Japan explored alternative frameworks for renewed security roles in the United Nations (UN) and via regional multilateral institutionalization (such as the ASEAN Regional Forum), but the primacy of the US-Japan alliance not only remained unchanged but was elevated.
Japan's distant military dispatches, like those to the Indian Ocean, Iraq, and the Sea of Aden, were primarily viewed as contributions to the bilateral alliance, rather than to the UN-based security framework, as an unambiguous UN mandate has not been available.
As an opposition party, the DPJ has opposed (and on one occasion succeeded in blocking) legislation on dispatch laws.
However, as the election nears, the DPJ's stance on these security contributions has softened and moved closer to that of the LDP.
So, when addressing Japanese refueling of coalition ships in the Indian Ocean, the DPJ manifesto dropped the party line of "immediately withdrawing" Japanese vessels, and party leaders have assured continuation of the operation until the law expires.
On the anti-piracy legislation, LDP-DPJ disagreements revolved around a more symbolic issue of which agency (Coast Guard or Maritime Self-Defense Forces) should lead, rather than on participation per se in the multilateral operation off the Somali coast.
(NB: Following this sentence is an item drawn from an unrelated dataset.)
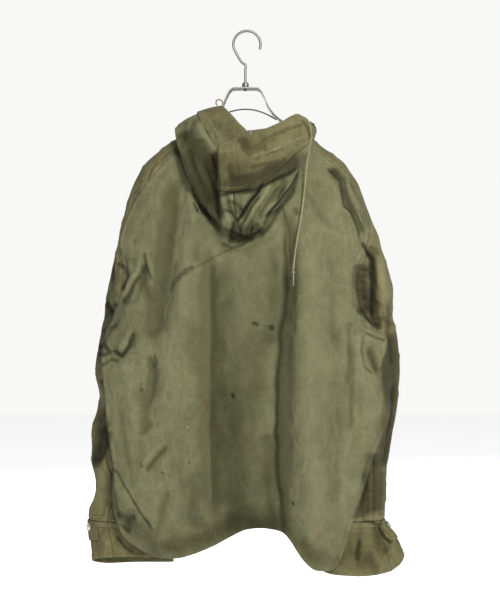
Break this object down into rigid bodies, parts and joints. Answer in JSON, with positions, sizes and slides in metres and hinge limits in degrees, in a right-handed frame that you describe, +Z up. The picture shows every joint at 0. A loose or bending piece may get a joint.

Reading Washington's mood will likely continue to be a major driver of Japan's security policy, regardless of which party is in power.
The DPJ's rise has in large part been attributed to a revolt of dissatisfied urban voters against the LDP, which was rural-based and entrenched in a web of interest group politics.
A more open political process and leadership selection, advocated by the DPJ, have brought about expectations for a more dynamic foreign and security policy.
Former Prime Minister Junichiro Koizumi captured these public demands and utilized them for his own advantage in an intra-LDP power struggle; the last two LDP prime ministers (Yasuo Fukuda and Taro Aso) failed to ride this wave of populism.
The DPJ is better positioned to not only capture urban "floating" non-affiliated voters, but also cut into the traditional rural support bases of the LDP (farmers and small shop owners) by criticizing Koizumi-era market oriented reforms.
Two factors have led observers to expect a "liberal shift" of DPJ policy away from the LDP. First, the DPJ included many former Socialists at its founding. Second, in opposing LDP legislation to enable SDF dispatches overseas, the DPJ has emphasized "civilian" contributions to international peace.
Given the strong residue of post-World War II pacifism in Japan, a populist DPJ leadership might be more reluctant to send Japanese troops overseas.
However, this tendency needs to be carefully assessed. The DPJ has gradually transformed itself from an incoherent party of defectors from every other party to a more coherent "center-left" party, aided by the retirement of some politicians at extreme ends of the spectrum, centralization of the candidate selection process, and introduction of a party manifesto that binds party members.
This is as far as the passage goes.